AECA and the California Farm Bureau immediately fired off a letter to the commission, arguing the proposal is selectively looking at the number of residential customers in NEMA to argue the program as a whole is shifting costs. The farm groups highlighted a finding in the CPUC study that suggests nearly all of the NEMA load is covered through the service cost. Boccadoro said cost shifting is a concern for the residential program because those customers do not pay for the cost of service like agriculture does in NEMA.

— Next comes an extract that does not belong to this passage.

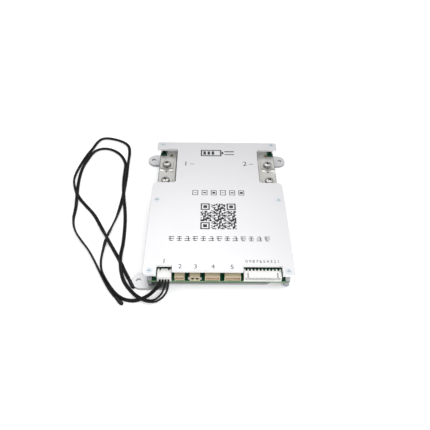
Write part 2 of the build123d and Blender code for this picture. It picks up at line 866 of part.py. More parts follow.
# Three small side-entry sockets with cheeks that stand proud of the mouth
for name, x, width, ways in socket_rows:
    with BuildPart() as socket:
        with BuildSketch(Plane.XY.offset(board_top)):
            with Locations((x, socket_front_y + socket_cheek + (socket_l - socket_cheek) / 2)):
                Rectangle(width, socket_l - socket_cheek)
            with Locations((x, socket_front_y + socket_l / 2)):
                with GridLocations(width - socket_wall, 0, 2, 1):
                    Rectangle(socket_wall, socket_l)
        extrude(amount=socket_h)
        with BuildSketch(Plane.XZ.offset(-socket_front_y)):
            with Locations((x, (socket_mouth_low + socket_mouth_high) / 2)):
                Rectangle(width - 2 * socket_wall, socket_mouth_high - socket_mouth_low)
        extrude(amount=-socket_mouth, mode=Mode.SUBTRACT)
    write(socket, name)

with BuildPart() as socket_contacts:
    for name, x, width, ways in socket_rows:
        with BuildSketch(Plane.XY.offset(socket_mouth_low)):
            with Locations(*[(x + (i - (ways - 1) / 2) * socket_pitch, contact_y) for i in range(ways)]):
                Rectangle(contact_w, contact_l)
        extrude(amount=contact_t)
write(socket_contacts, "socket_contacts")

# Antenna socket: two keyed square mouths and a solder tab at each side
with BuildPart() as gps_socket:
    with BuildSketch(Plane.XY.offset(board_top)):
        with Locations((gps_x, socket_front_y + socket_l / 2)):
            Rectangle(gps_body_w, socket_l)
    extrude(amount=socket_h)
    with BuildSketch(Plane.XZ.offset(-socket_front_y)):
        with Locations((gps_x, gps_mouth_z)):
            with GridLocations(gps_mouth_pitch, 0, 2, 1):
                Rectangle(gps_mouth_w, gps_mouth_h)
        with Locations((gps_x, gps_key_z)):
            with GridLocations(gps_mouth_pitch, 0, 2, 1):
                Rectangle(gps_key_w, gps_key_h)
    extrude(amount=-socket_mouth, mode=Mode.SUBTRACT)
write(gps_socket, "gps_socket")

with BuildPart() as gps_side_tabs:
    with BuildSketch(Plane.XZ.offset(-socket_front_y - gps_tab_in)):
        with Locations((gps_x, board_top + gps_tab_h / 2)):
            with GridLocations(gps_body_w + gps_tab_w, 0, 2, 1):
                Rectangle(gps_tab_w, gps_tab_h)
                Circle(gps_tab_hole_d / 2, mode=Mode.SUBTRACT)
    extrude(amount=-gps_tab_l)
write(gps_side_tabs, "gps_side_tabs")

# Power stage: transistors hang under the board and press on the pad that lies on the base plate
with BuildPart() as power_transistors:
    with BuildSketch(Plane.XY.offset(board_low)):
        with Locations(*fet_points):
            Rectangle(fet_w, fet_l)
    extrude(amount=-fet_h)
    chamfer(faces().group_by(Axis.Z)[0].edges(), fet_edge)
write(power_transistors, "power_transistors")

with BuildPart() as transistor_leads:
    with BuildSketch(Plane.XY.offset(board_low)):
        for x, y in fet_points:
            with Locations((x, y - (fet_l + fet_lead_l) / 2)):
                with GridLocations(fet_lead_pitch, 0, fet_leads, 1):
                    Rectangle(fet_lead_w, fet_lead_l)
            with Locations((x, y + (fet_l + fet_tab_l) / 2)):
                Rectangle(fet_w - 2 * fet_edge, fet_tab_l)
    extrude(amount=-fet_lead_h)
write(transistor_leads, "transistor_leads")

with BuildPart() as heat_pad:
    with BuildSketch(Plane.XY.offset(base_t)):
        with Locations((0, fet_middle_y)):
            RectangleRounded(
                fet_columns * fet_pitch_x + 2 * pad_margin,
                fet_rows * fet_pitch_y + 2 * pad_margin,
                pad_corner,
            )
    extrude(amount=lower_gap - fet_h)
write(heat_pad, "heat_pad")

# Copper plates between the terminal bars, bridged by a column of shunt resistors
for side, name in ((-1, "left_copper_plate"), (1, "right_copper_plate")):
    with BuildPart() as copper_plate:
        with BuildSketch(Plane.XY.offset(board_top)):
            with Locations((side * (plate_in + bar_in) / 2, plate_y)):
                RectangleRounded(bar_in - plate_in, plate_l, plate_corner)
                with GridLocations(0, plate_slot_pitch, 1, plate_slots):
                    SlotOverall(plate_slot_l, plate_slot_w, mode=Mode.SUBTRACT)
        extrude(amount=plate_t)
    write(copper_plate, name)

with BuildPart() as shunt_resistors:
    with BuildSketch(Plane.XY.offset(board_top)):
        with Locations((0, plate_y)):
            with GridLocations(0, shunt_pitch, 1, shunt_count):
                Rectangle(shunt_w, shunt_l)
    extrude(amount=shunt_h)
    chamfer(faces().group_by(Axis.Z)[-1].edges(), shunt_edge)
write(shunt_resistors, "shunt_resistors")

# Controller chip with leads on four sides, monitor chip with leads on two
with BuildPart() as control_chips:
    with BuildSketch(Plane.XY.offset(board_top + chip_foot)):
        with Locations((chip_x, chip_y)):
            Rectangle(chip_w, chip_w)
        with Locations((monitor_x, monitor_y)):
            Rectangle(monitor_w, monitor_l)
    extrude(amount=chip_h)
    chamfer(faces().group_by(Axis.Z)[-1].edges(), chip_edge)
write(control_chips, "control_chips")

with BuildPart() as chip_leads:
    with BuildSketch(Plane.XY.offset(board_top)):
        with Locations((chip_x, chip_y)):
            with GridLocations(chip_w + chip_lead_l, chip_lead_pitch, 2, chip_lead_count):
                Rectangle(chip_lead_l, chip_lead_w)
            with GridLocations(chip_lead_pitch, chip_w + chip_lead_l, chip_lead_count, 2):
                Rectangle(chip_lead_w, chip_lead_l)
        with Locations((monitor_x, monitor_y)):
            with GridLocations(monitor_w + chip_lead_l, chip_lead_pitch, 2, monitor_lead_count):
                Rectangle(chip_lead_l, chip_lead_w)
    extrude(amount=chip_foot + chip_lead_rise)
write(chip_leads, "chip_leads")

# Radio module: a small board of its own under a shield can
with BuildPart() as radio_board:
    with BuildSketch(Plane.XY.offset(board_top)):
        with Locations((radio_x, radio_y)):
            Rectangle(radio_w, radio_l)
    extrude(amount=radio_t)
write(radio_board, "radio_board")

with BuildPart() as radio_shield:
    with BuildSketch(Plane.XY.offset(board_top + radio_t)):
        with Locations((radio_x, radio_y - (radio_l - shield_l) / 2 + shield_in)):
            RectangleRounded(shield_w, shield_l, shield_corner)
    extrude(amount=shield_h)
write(radio_shield, "radio_shield")

# Power inductor and three can capacitors
with BuildPart() as power_inductor:
    with BuildSketch(Plane.XY.offset(board_top)):
        with Locations((coil_x, coil_y)):
            RectangleRounded(coil_w, coil_w, coil_corner)
    extrude(amount=coil_h)
    with BuildSketch(Plane.XY.offset(board_top + coil_h)):
        with Locations((coil_x, coil_y)):
            Circle(coil_core_d / 2)
    extrude(amount=coil_core_h)
write(power_inductor, "power_inductor")

with BuildPart() as filter_capacitors:
    with BuildSketch(Plane.XY.offset(board_top)):
        with Locations(*capacitor_points):
            Rectangle(capacitor_base_w, capacitor_base_w)
    extrude(amount=capacitor_base_h)
    with BuildSketch(Plane.XY.offset(board_top + capacitor_base_h)):
        with Locations(*capacitor_points):
            Circle(capacitor_d / 2)
    extrude(amount=capacitor_h - capacitor_base_h)
write(filter_capacitors, "filter_capacitors")

# Balancing resistors in a block behind the cell header
with BuildPart() as balancing_resistors:
    with BuildSketch(Plane.XY.offset(board_top)):
        with Locations((cell_x, bleed_y)):
            with GridLocations(bleed_pitch_x, bleed_pitch_y, bleed_columns, bleed_rows):
                Rectangle(bleed_w, bleed_l)
    extrude(amount=bleed_h)
write(balancing_resistors, "balancing_resistors")

# Thermistor leads, each a plain tube along its route, and the bead at its end
for name, exit_x, route in (("a", temp_x + temp_pitch, route_a), ("b", temp_x - temp_pitch, route_b)):
    points = lead_points(exit_x, route)
    radii = corner_radii(points)
    print(f"lead {name} radii:", *[f"{radius:.1f}" for radius in radii])
    with BuildPart() as thermistor_lead:
        with BuildLine() as path:
            FilletPolyline(*points, radius=radii)
        with BuildSketch(Plane(origin=path.line @ 0, z_dir=path.line % 0)):
            Circle(lead_d / 2)
        sweep()
    run = path.wire().length
    filled = thermistor_lead.part.volume / (run * pi * (lead_d / 2) ** 2)
    print(f"lead {name}: length {run:.1f}, volume over section times length {filled:.4f}")
    write(thermistor_lead, f"thermistor_lead_{name}")

    start = Vector(points[-1])
    along = start - Vector(points[-2])
    with BuildPart() as thermistor_bead:
        with BuildSketch(Plane(origin=start, x_dir=along, z_dir=(0, 0, 1))):
            with BuildLine():
                Polyline((0, 0), (0, lead_d / 2), (bead_neck, bead_d / 2), (bead_l - bead_d / 2, bead_d / 2))
                RadiusArc((bead_l - bead_d / 2, bead_d / 2), (bead_l, 0), bead_d / 2)
                Line((bead_l, 0), (0, 0))
            make_face()
        revolve(axis=Axis(start, along))
    write(thermistor_bead, f"thermistor_bead_{name}")
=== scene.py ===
import json
import math

import bpy
from mathutils import Matrix, Vector


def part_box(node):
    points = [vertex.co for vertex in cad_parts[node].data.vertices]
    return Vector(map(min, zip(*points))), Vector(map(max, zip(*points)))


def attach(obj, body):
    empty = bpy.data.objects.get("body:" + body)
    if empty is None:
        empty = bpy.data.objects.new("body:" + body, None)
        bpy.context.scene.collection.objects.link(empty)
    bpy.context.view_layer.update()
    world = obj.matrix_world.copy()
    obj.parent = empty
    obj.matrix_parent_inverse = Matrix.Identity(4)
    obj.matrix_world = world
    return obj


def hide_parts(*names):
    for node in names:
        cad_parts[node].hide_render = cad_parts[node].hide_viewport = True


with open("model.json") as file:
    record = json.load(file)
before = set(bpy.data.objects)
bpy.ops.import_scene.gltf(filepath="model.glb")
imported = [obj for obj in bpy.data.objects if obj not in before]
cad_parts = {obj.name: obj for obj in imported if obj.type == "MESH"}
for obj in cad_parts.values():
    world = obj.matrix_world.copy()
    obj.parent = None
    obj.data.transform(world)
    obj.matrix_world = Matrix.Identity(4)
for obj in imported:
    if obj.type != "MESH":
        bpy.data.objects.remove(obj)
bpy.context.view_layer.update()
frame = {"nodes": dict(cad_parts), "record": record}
nodes = frame["nodes"]

# Battery management board: a silver cover sheet, a green circuit board and a base plate in one stack.
# X to the right, Y to the rear, Z up. Lengths are given in millimetres and multiplied by MM.
MM = 0.001


def low(node):
    """Lowest corner of a node of the frame, in millimetres."""
    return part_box(node)[0] / MM


def high(node):
    """Highest corner of a node of the frame, in millimetres."""
    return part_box(node)[1] / MM


# Levels and edges, from the frame
cover_top = high("top_cover").z
board_top = high("circuit_board").z
board_corner = high("circuit_board")
header_left = low("cell_header").x
header_right = high("cell_header").x

# Camera
CAMERA_PLACE = (-8.355, -270.889, 281.134)
CAMERA_YAW = 1.330
CAMERA_PITCH = 46.046
CAMERA_ROLL = 1.359
SENSOR = 36.0
PHOTO_WIDTH = 430.0
FOCAL_PIXELS = 477.68

# Sky: its strength low down and overhead, how much darker it is behind the camera, and where each
# change starts and ends, as the upward or rearward share of a direction
SKY_LOW = 0.17
SKY_HIGH = 1.345
SKY_RISE_START, SKY_RISE_END = 0.5, 0.81
SKY_FRONT_SHADE = 0.85
SKY_SHADE_START, SKY_SHADE_END = -0.55, 0.1

# Lamps: power in watts, size and place in millimetres
KEY_POWER = 0.42
KEY_SIZE = 400.0
KEY_PLACE = (-40.0, 360.0, 610.0)
FILL_POWER = 4.2
FILL_SIZE = 700.0
FILL_PLACE = (160.0, -620.0, 420.0)

# Floor: its own light beside the board and far off, and how far from the board each one starts
FLOOR_SIZE = 8000.0
FLOOR_DOWN = 0.2
FLOOR_COLOUR = (0.9, 0.9, 0.91)
GLOW_NEAR = 0.36
GLOW_FAR = 0.04
GLOW_START = -12.0
GLOW_FULL = 0.0
FAR_START = 30.0
FAR_FULL = 110.0

# Print on the cover
INK_GAP = 0.005
INK_DEPTH = 0.01
# Height of a figure as a share of its type size
FIGURE_SHARE = 0.7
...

Boccadoro and Johnston offered a simple solution: Limit NEMA to just agriculture, eliminating any customers who may be misusing it. That would address CPUC’s cost shifting concerns and any residential customers left out of NEMA could instead enroll in VNEM.
Boccadoro said if the flaws in the proposed decision are not fixed, the farm coalition will file a motion for an immediate rehearing to correct them.
“It's truly frustrating, because renewable energy on-farm is the foundation of climate-smart agriculture,” he said.
Boccadoro said utilities "dislike any program that allows customers to leave their customer base.”
Yet he predicted more and more customers will be seeking to leave as rates continue to skyrocket. According to the Public Advocates Office, which advises the CPUC on behalf of consumers, average residential electric rates for the three major utilities have risen 89% to 105% over the last decade. This month CPUC is considering another 10-12% rate increase for PG&E, which would start in January, with additional double-digit bumps each year through 2026.
AECA also analyzed PG&E filing statements to discover that its CEO, Patricia Poppe, has earned more than $65 million in compensation since she assumed the role two years ago—nearly double the compensation of any other utility CEO.